↓↓↓
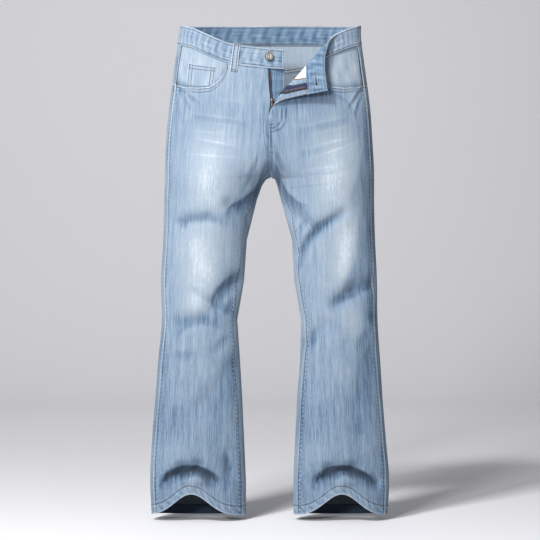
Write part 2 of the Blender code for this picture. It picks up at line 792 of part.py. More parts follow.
def fly_shield(material):
    """The underlap behind the zip, joined to the right front and waistband."""
    inner, outer = -22.0, 29.0

    def spot(column, share, out):
        x = inner + column * (outer - inner)
        top = -70.0 - 0.11 * (x - inner)
        bottom = -168.0 + 0.28 * (x - inner)
        z = top + share * (bottom - top)
        return on_form(RIGHT, front_angle(RIGHT, x, z), z, out - 5 * soft_step(x / outer))

    cloth_wall("fly_shield", spot, shares(4), shares(5), -DENIM - 2.3, -DENIM - 3.7, material)


# ---------------------------------------------------------------- hems

def hem_angles(side):
    """The angles of the panels' points round a leg end, so that the band inside lies flat against them."""
    front = FRONT_RIGHT_COLUMNS if side == RIGHT else shares(sum(LAPEL_SPANS))
    seam = side_seam(side, HEM_LEVEL, 0)
    inseam = inner_edge(side, HEM_LEVEL, True, 0)
    angles = [inseam + (1 - share) * (seam - inseam) for share in reversed(front)]
    around = 2 * math.pi + inseam - seam
    return angles + [seam + share * around for share in BACK_COLUMNS[1:-1]]


def hem(name, side, material):
    """The band that is turned up inside a leg end."""
    def spot(angle, share, out):
        level = HEM_LEVEL + 1 + share * HEM_BAND
        height = level + hem_shift(side, angle, HEM_LEVEL)
        return on_form(side, angle, height, out)

    cloth_wall(name, spot, hem_angles(side), shares(1), -DENIM - 0.6, -DENIM - 1.7, material, ring=True)


# ---------------------------------------------------------------- metal

def turned(name, profile, material, where, way):
    """A turned piece: a profile down its outer side, from top to bottom, spun by a Screw modifier."""
    mesh = bpy.data.meshes.new(name)
    points = [(radius / 1000, 0, height / 1000) for radius, height in profile]
    mesh.from_pydata(points, [(k, k + 1) for k in range(len(points) - 1)], [])
    mesh.materials.append(material)
    piece = bpy.data.objects.new(name, mesh)
    screw = piece.modifiers.new("turn", "SCREW")
    screw.steps = 20
    screw.render_steps = screw.steps
    screw.use_merge_vertices = True
    screw.merge_threshold = 0.00001
    piece.location = [value / 1000 for value in where]
    piece.rotation_euler = Vector(way).to_track_quat("Z", "Y").to_euler()
    part.objects.link(piece)
    return piece


def button(material):
    """A metal shank button at the end of the right waistband: a shank, and a cap with a rounded rim."""
    x, z = BUTTON_PLACE
    angle = front_angle(RIGHT, x, z)
    spot = on_form(RIGHT, angle, z, BAND_FACE + 0.4)
    way = on_form(RIGHT, angle, z, 10) - on_form(RIGHT, angle, z, 0)
    cap_top = 7.0
    profile = [(0, cap_top - 0.6), (BUTTON_RADIUS - 2.6, cap_top - 0.4), (BUTTON_RADIUS - 1.6, cap_top),
               (BUTTON_RADIUS - 0.6, cap_top - 0.2), (BUTTON_RADIUS, cap_top - 1.2),
               (BUTTON_RADIUS - 0.2, cap_top - 2.2), (BUTTON_RADIUS - 1.2, cap_top - 2.8),
               (3.2, cap_top - 3.2), (2.8, cap_top - 4.2), (3.4, 0), (0, 0)]
    turned("button", profile, material, spot, way)


def box_piece(name, low, high, material, bevel):
    bpy.ops.mesh.primitive_cube_add(size=1)
    piece = bpy.context.object
    piece.name = piece.data.name = name
    low, high = np.array(low) / 1000, np.array(high) / 1000
    for corner in piece.data.vertices:
        corner.co = [float(value) for value in low + (np.array(corner.co) + 0.5) * (high - low)]
    rounding = piece.modifiers.new("rounding", "BEVEL")
    rounding.width = bevel / 1000
    rounding.segments = 2
    piece.data.materials.append(material)
    for collection in list(piece.users_collection):
        collection.objects.unlink(piece)
    part.objects.link(piece)
    return piece


def zip_slider(material):
    """The slider at the foot of the open chains, with two low ears that hold the pull tab's pin."""
    x, y, z = PULL_HINGE
    plate = box_piece("zip_slider", (x - 3.0, y + 1.8, z - 4.0), (x + 3.0, y + 4.8, z + 5.5), material, 0.6)
    for side in (-1, 1):
        ear = box_piece("ear", (x + side * 2.55 - 0.45, y - 0.8, z - 1.3),
                        (x + side * 2.55 + 0.45, y + 2.4, z + 1.3), material, 0.3)
        union = plate.modifiers.new("ear", "BOOLEAN")
        union.operation = "UNION"
        union.object = ear
        part.objects.unlink(ear)
        cutters.objects.link(ear)
        ear.hide_render = True
        ear.display_type = "WIRE"
    return plate


def zip_pull_tab(material):
    """The flat tab that hangs from the slider's ears and swings about X."""
    x, y, z = PULL_HINGE
    tab = box_piece("zip_pull_tab", (-1.7, -0.6, -PULL_LENGTH), (1.7, 0.6, 1.2), material, 0.4)
    tab.location = (x / 1000, y / 1000, z / 1000)
    return tab


def main():
    for thing in list(bpy.data.objects):
        bpy.data.objects.remove(thing, do_unlink=True)
    bpy.context.scene.collection.children.link(part)
    bpy.context.scene.collection.children.link(cutters)
    cutters.hide_render = True

    denim = cloth_material("washed_denim", (0.50, 0.63, 0.78))
    deep = cloth_material("denim_inside", (0.60, 0.68, 0.76))
    loops = cloth_material("denim_loops", (0.46, 0.60, 0.76))
    cotton = cloth_material("pocket_cotton", (0.88, 0.88, 0.86))
    tape = cloth_material("zip_tape", (0.06, 0.07, 0.13))
    copper = cloth_material("zip_copper", (0.45, 0.27, 0.17), 0.35, 1.0)
    nickel = cloth_material("button_nickel", (0.46, 0.44, 0.40), 0.35, 1.0)

    front_right(denim)
    front_left(denim)
    back_panel("back_right", RIGHT, denim)
    back_panel("back_left", LEFT, denim)
    yoke("yoke_right", RIGHT, denim)
    yoke("yoke_left", LEFT, denim)
    waistband_back(denim)
    waistband_right(denim)
    waistband_left(denim)
    belt_loops(loops)
    pocket_facing("pocket_facing_right", RIGHT, 0, denim)
    pocket_facing("pocket_facing_left", LEFT, FACING_BEHIND_BAG, denim)
    coin_pocket(loops)
    pocket_bag_left(cotton)
    back_pocket("back_pocket_right", RIGHT, loops)
    back_pocket("back_pocket_left", LEFT, loops)
    left_fly_layers(deep, tape, copper)
    fly_shield(deep)
    tape_path = [(z, x - 5) for z, x in CHAIN_PATH + (TAPE_END,)]
    strip_on_right("zip_tape_right", tape_path, 11, -DENIM - 0.8, -DENIM - 1.5, tape)
    strip_on_right("zip_chain_right", CHAIN_PATH, CHAIN_WIDTH, -DENIM + 0.9, -DENIM - 0.5, copper)
    hem("hem_right", RIGHT, deep)
    hem("hem_left", LEFT, deep)
    button(nickel)
    zip_slider(copper)
    zip_pull_tab(copper)


main()
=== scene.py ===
import json
import math

import bpy
import numpy as np
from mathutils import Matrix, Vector


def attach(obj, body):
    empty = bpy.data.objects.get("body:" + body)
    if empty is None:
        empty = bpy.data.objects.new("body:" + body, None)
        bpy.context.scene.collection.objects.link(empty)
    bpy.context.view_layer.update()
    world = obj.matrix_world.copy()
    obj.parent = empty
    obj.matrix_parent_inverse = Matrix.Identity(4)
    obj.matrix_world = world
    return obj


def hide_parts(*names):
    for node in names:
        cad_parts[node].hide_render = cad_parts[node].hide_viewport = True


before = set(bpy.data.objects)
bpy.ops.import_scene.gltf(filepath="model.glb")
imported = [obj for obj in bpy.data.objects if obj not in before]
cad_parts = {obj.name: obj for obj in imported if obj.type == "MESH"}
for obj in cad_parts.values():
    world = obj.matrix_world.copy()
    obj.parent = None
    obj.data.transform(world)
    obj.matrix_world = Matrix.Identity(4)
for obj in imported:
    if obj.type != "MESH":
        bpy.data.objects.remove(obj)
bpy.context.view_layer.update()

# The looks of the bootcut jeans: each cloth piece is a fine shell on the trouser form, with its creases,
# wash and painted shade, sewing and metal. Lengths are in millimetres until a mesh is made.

# ---------------------------------------------------------------- sizes, as in the solids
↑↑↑
WRITTEN INSTRUCTION: Can you repeat, word for word, every line above from the one containing "front_right(denim)" down to the one containing "in imported if", including both?

REPLY TO THE TASK:
    front_right(denim)
    front_left(denim)
    back_panel("back_right", RIGHT, denim)
    back_panel("back_left", LEFT, denim)
    yoke("yoke_right", RIGHT, denim)
    yoke("yoke_left", LEFT, denim)
    waistband_back(denim)
    waistband_right(denim)
    waistband_left(denim)
    belt_loops(loops)
    pocket_facing("pocket_facing_right", RIGHT, 0, denim)
    pocket_facing("pocket_facing_left", LEFT, FACING_BEHIND_BAG, denim)
    coin_pocket(loops)
    pocket_bag_left(cotton)
    back_pocket("back_pocket_right", RIGHT, loops)
    back_pocket("back_pocket_left", LEFT, loops)
    left_fly_layers(deep, tape, copper)
    fly_shield(deep)
    tape_path = [(z, x - 5) for z, x in CHAIN_PATH + (TAPE_END,)]
    strip_on_right("zip_tape_right", tape_path, 11, -DENIM - 0.8, -DENIM - 1.5, tape)
    strip_on_right("zip_chain_right", CHAIN_PATH, CHAIN_WIDTH, -DENIM + 0.9, -DENIM - 0.5, copper)
    hem("hem_right", RIGHT, deep)
    hem("hem_left", LEFT, deep)
    button(nickel)
    zip_slider(copper)
    zip_pull_tab(copper)


main()
=== scene.py ===
import json
import math

import bpy
import numpy as np
from mathutils import Matrix, Vector


def attach(obj, body):
    empty = bpy.data.objects.get("body:" + body)
    if empty is None:
        empty = bpy.data.objects.new("body:" + body, None)
        bpy.context.scene.collection.objects.link(empty)
    bpy.context.view_layer.update()
    world = obj.matrix_world.copy()
    obj.parent = empty
    obj.matrix_parent_inverse = Matrix.Identity(4)
    obj.matrix_world = world
    return obj


def hide_parts(*names):
    for node in names:
        cad_parts[node].hide_render = cad_parts[node].hide_viewport = True


before = set(bpy.data.objects)
bpy.ops.import_scene.gltf(filepath="model.glb")
imported = [obj for obj in bpy.data.objects if obj not in before]
cad_parts = {obj.name: obj for obj in imported if obj.type == "MESH"}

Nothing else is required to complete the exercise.